The Follow-Up Sequence

Plan for exactly two follow-ups. The first is 48 hours before the RSVP deadline: a friendly reminder to anyone who hasn't responded. The second is 24 hours before the dinner: a confirmation message to everyone who's coming with the address, time, and parking details. Two follow-ups shows you're organized. More than two starts to feel aggressive.

When to Switch from Group Chat to Individual Messages

If you've sent the group message and the follow-up and someone still hasn't responded, switch to a direct message. "Hey, are you able to make dinner on Friday? Trying to confirm the reservation." People are more likely to respond to a personal message than to another group chat notification they can easily dismiss.

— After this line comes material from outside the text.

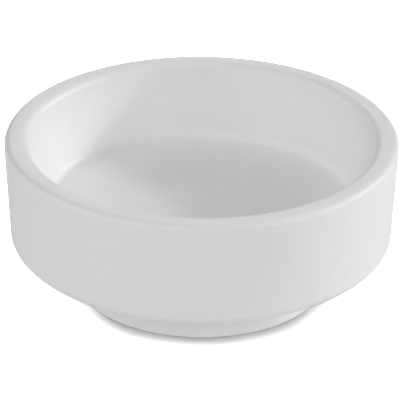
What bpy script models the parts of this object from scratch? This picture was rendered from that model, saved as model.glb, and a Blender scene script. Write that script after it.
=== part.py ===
"""Low, straight-walled evaporating dish with a thick flat rim and a foot ring.

The dish is one solid of revolution about +Z.  It stands on Z = 0 with its
axis through the origin, and all sizes are in metres.  The section is drawn
as a chain of sharp corners, each with its own edge radius, and is then
turned once round the axis.
"""
import math

import bpy
import bmesh
from mathutils import Vector

# ---- driving dimensions (metres) -------------------------------------------
RIM_RADIUS = 0.0400          # outside radius at the rim, the widest place
HEIGHT = 0.0326              # foot to rim
WALL_BASE_RADIUS = 0.0388    # outside radius where the wall meets the underside
UNDERSIDE_Z = 0.00975        # height of the underside that overhangs the foot
FOOT_RADIUS = 0.0255         # outside radius of the foot where it stands
FOOT_NECK_RADIUS = 0.0258    # outside radius of the foot at the underside
FOOT_BORE_RADIUS = 0.0210    # inside radius of the foot ring where it stands
RECESS_RADIUS = 0.0204       # inside radius of the foot ring at the recess's roof
RECESS_DEPTH = 0.0095        # the hollow under the dish, inside the foot ring
BORE_RIM_RADIUS = 0.0353     # inside radius, wall line carried up to the rim
FLOOR_RADIUS = 0.0315        # inside radius, wall line carried down to the floor
FLOOR_Z = 0.01725            # height of the flat inside floor

# ---- edge radii (metres) -----------------------------------------------------
RIM_OUTER_EDGE = 0.0014
RIM_INNER_EDGE = 0.0019
WALL_BASE_EDGE = 0.0026
NECK_FILLET = 0.0020
FOOT_EDGE = 0.0007
RECESS_EDGE = 0.0007
RECESS_FILLET = 0.0020
FLOOR_FILLET = 0.0020

SEGMENTS = 80                # flats round the circumference
ARC_STEP = math.radians(23)  # largest turn between two points of an edge radius
NODE = "dish_body"


def clear_scene():
    for ob in list(bpy.data.objects):
        bpy.data.objects.remove(ob, do_unlink=True)


def round_corner(before, corner, after, radius):
    """Points of the arc that rounds one corner, tangent to both its sides."""
    u = (Vector(before) - Vector(corner)).normalized()
    v = (Vector(after) - Vector(corner)).normalized()
    half = u.angle(v) / 2.0
    setback = radius / math.tan(half)
    centre = Vector(corner) + (u + v).normalized() * (radius / math.sin(half))
    start = Vector(corner) + u * setback - centre
    end = Vector(corner) + v * setback - centre
    turn = start.angle(end)
    steps = max(2, math.ceil(turn / ARC_STEP))
    side = start.x * end.y - start.y * end.x
    points = []
    for i in range(steps + 1):
        a = math.copysign(turn, side) * i / steps
        points.append(centre + Vector((start.x * math.cos(a) - start.y * math.sin(a),
                                       start.x * math.sin(a) + start.y * math.cos(a))))
    return points


def section():
    """Half section in the XZ plane, from the axis over the rim to the axis again.

    It starts in the middle of the inside floor, climbs the inside wall, crosses
    the rim, runs down the outside, goes round the foot ring and ends in the
    middle of the hollow under the dish.
    """
    # the outside wall leans out towards the rim, so its rounded rim edge stops
    # short of the sharp corner: set the corner out until the edge reaches the
    # rim radius
    rim_corner = RIM_RADIUS
    for _ in range(4):
        lean = math.atan2(rim_corner - WALL_BASE_RADIUS, HEIGHT - UNDERSIDE_Z)
        rim_corner = RIM_RADIUS + RIM_OUTER_EDGE * (math.tan(lean) + 1.0 / math.cos(lean) - 1.0)
    corners = [
        ((0.0, FLOOR_Z), 0.0),
        ((FLOOR_RADIUS, FLOOR_Z), FLOOR_FILLET),
        ((BORE_RIM_RADIUS, HEIGHT), RIM_INNER_EDGE),
        ((rim_corner, HEIGHT), RIM_OUTER_EDGE),
        ((WALL_BASE_RADIUS, UNDERSIDE_Z), WALL_BASE_EDGE),
        ((FOOT_NECK_RADIUS, UNDERSIDE_Z), NECK_FILLET),
        ((FOOT_RADIUS, 0.0), FOOT_EDGE),
        ((FOOT_BORE_RADIUS, 0.0), RECESS_EDGE),
        ((RECESS_RADIUS, RECESS_DEPTH), RECESS_FILLET),
        ((0.0, RECESS_DEPTH), 0.0),
    ]
    points = []
    for i, (corner, radius) in enumerate(corners):
        if radius == 0.0:
            points.append(Vector(corner))
        else:
            points += round_corner(corners[i - 1][0], corner, corners[i + 1][0], radius)
    return points


def make_material():
    mat = bpy.data.materials.new("white_ceramic")
    mat.use_nodes = True
    bsdf = mat.node_tree.nodes["Principled BSDF"]
    bsdf.inputs["Base Color"].default_value = (0.83, 0.83, 0.82, 1.0)
    bsdf.inputs["Roughness"].default_value = 0.45
    bsdf.inputs["Metallic"].default_value = 0.0
    mat.diffuse_color = (0.83, 0.83, 0.82, 1.0)
    return mat


def turn(name, points, material):
    """Turn a half section once round Z into one closed, outward-facing solid."""
    mesh = bpy.data.meshes.new(name)
    bm = bmesh.new()
    verts = [bm.verts.new((p.x, 0.0, p.y)) for p in points]
    edges = [bm.edges.new((a, b)) for a, b in zip(verts, verts[1:])]
    bmesh.ops.spin(bm, geom=verts + edges, cent=(0, 0, 0), axis=(0, 0, 1),
                   angle=2.0 * math.pi, steps=SEGMENTS, use_merge=True)
    bmesh.ops.remove_doubles(bm, verts=bm.verts, dist=1e-7)
    bmesh.ops.recalc_face_normals(bm, faces=bm.faces)
    bm.to_mesh(mesh)
    bm.free()
    mesh.materials.append(material)
    mesh.shade_smooth()
    mesh.set_sharp_from_angle(angle=math.radians(40))
    ob = bpy.data.objects.new(name, mesh)
    bpy.context.scene.collection.objects.link(ob)
    return ob


def build():
    clear_scene()
    turn(NODE, section(), make_material())


build()
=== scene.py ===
"""Looks of the low white evaporating dish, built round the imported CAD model."""
import math

import bpy
import numpy as np
from mathutils import Matrix, Vector


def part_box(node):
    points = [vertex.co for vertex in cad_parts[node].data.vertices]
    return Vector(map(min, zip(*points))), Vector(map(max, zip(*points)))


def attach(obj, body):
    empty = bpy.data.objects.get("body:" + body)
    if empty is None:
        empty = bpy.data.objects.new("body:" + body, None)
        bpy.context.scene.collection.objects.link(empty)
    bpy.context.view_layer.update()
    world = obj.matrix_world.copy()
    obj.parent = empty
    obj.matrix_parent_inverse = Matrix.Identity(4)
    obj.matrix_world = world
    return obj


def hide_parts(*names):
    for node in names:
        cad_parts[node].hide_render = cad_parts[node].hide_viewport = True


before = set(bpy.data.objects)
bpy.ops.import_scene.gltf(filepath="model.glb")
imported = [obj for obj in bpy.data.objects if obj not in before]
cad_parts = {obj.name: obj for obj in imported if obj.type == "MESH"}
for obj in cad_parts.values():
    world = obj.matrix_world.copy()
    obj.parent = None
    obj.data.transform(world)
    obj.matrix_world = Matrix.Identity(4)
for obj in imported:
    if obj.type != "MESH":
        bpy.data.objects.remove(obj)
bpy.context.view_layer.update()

LOW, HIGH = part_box("dish_body")
AXIS = Vector(((LOW.x + HIGH.x) / 2, (LOW.y + HIGH.y) / 2, LOW.z))
RIM_RADIUS = ((HIGH.x - LOW.x) + (HIGH.y - LOW.y)) / 4
HEIGHT = HIGH.z - LOW.z

# ---- the section, as in the CAD part (metres) --------------------------------
WALL_BASE_RADIUS = 0.0388
UNDERSIDE_Z = 0.00975
FOOT_RADIUS = 0.0255
FOOT_NECK_RADIUS = 0.0258
FOOT_BORE_RADIUS = 0.0210
RECESS_RADIUS = 0.0204
RECESS_DEPTH = 0.0095
BORE_RIM_RADIUS = 0.0353
FLOOR_RADIUS = 0.0315
FLOOR_Z = 0.01725
RIM_OUTER_EDGE = 0.0014
RIM_INNER_EDGE = 0.0019
WALL_BASE_EDGE = 0.0026
NECK_FILLET = 0.0020
FOOT_EDGE = 0.0007
RECESS_EDGE = 0.0007
RECESS_FILLET = 0.0020
FLOOR_FILLET = 0.0020

SEGMENTS = 400                 # round the circumference
ARC_STEP = math.radians(9)     # turn between two rows of an edge radius
ROW_STEP = 0.0011              # longest straight stretch between two rows

# ---- light ---------------------------------------------------------------------
# Azimuth 0 is +X and 90 is +Y; energies are in units of pi watts per square metre.
LAMPS = {                      # azimuth, elevation, angular size, energy
    "key_near": (16.0, 20.5, 5.0, 0.125),
    "key_middle": (20.0, 20.0, 4.0, 0.195),
    "key_far": (28.0, 20.0, 4.0, 0.115),
    "right_low": (0.0, 20.0, 28.0, 0.100),
    "front_right_low": (315.0, 20.0, 28.0, 0.182),
    "front_high": (270.0, 42.0, 28.0, 0.200),
    "front_left_low": (225.0, 20.0, 28.0, 0.102),
    "left_low": (180.0, 20.0, 28.0, 0.158),
    "left_top": (180.0, 65.0, 28.0, 0.167),
    "back_low": (90.0, 20.0, 28.0, 0.070),
    "back_high": (90.0, 42.0, 28.0, 0.035),
}
AMBIENT = 0.08                 # radiance of the dim room round the lamps
TABLE_GLOW = 0.698             # radiance of the bright table under the dish
TABLE_LAMPS = {"count": 10, "elevation": 44.0, "angle": 20.0, "energy": 2.25}   # the ring that lights the table top
TABLE_SIDE_LAMPS = {           # reach in beside the foot: azimuth, elevation, angular size, energy
    "left": (153.0, 29.0, 9.0, 2.9),
    "right": (32.0, 28.0, 9.0, 1.5),
}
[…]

Navigating Large Group Dynamics at the Table

Once you've handled the logistics and everyone is at the table, a few small touches make the difference between a chaotic dinner and a genuinely enjoyable one.

Seating Strategy

For groups of 10+, don't leave seating to chance. Place the most social people in the middle of the table where they can talk to the most people. Put quieter guests next to people they already know well. If the group includes people meeting for the first time, seat them near mutual friends who can facilitate introductions.

Ordering Coordination

For shared-plate restaurants, designate one or two people to handle the ordering. Let them take a quick poll of the table ("any dietary restrictions? any must-haves?") and then order for the group. This is dramatically faster than going around the table individually, and most groups are happy to let someone else take the lead.

The After-Dinner Question

Have a loose plan for what happens after dinner. "We're going to [nearby bar] for drinks afterward if anyone wants to join" gives people an option without making it mandatory. Some people will want to extend the evening; others have early mornings. Having a plan makes both choices easy and natural.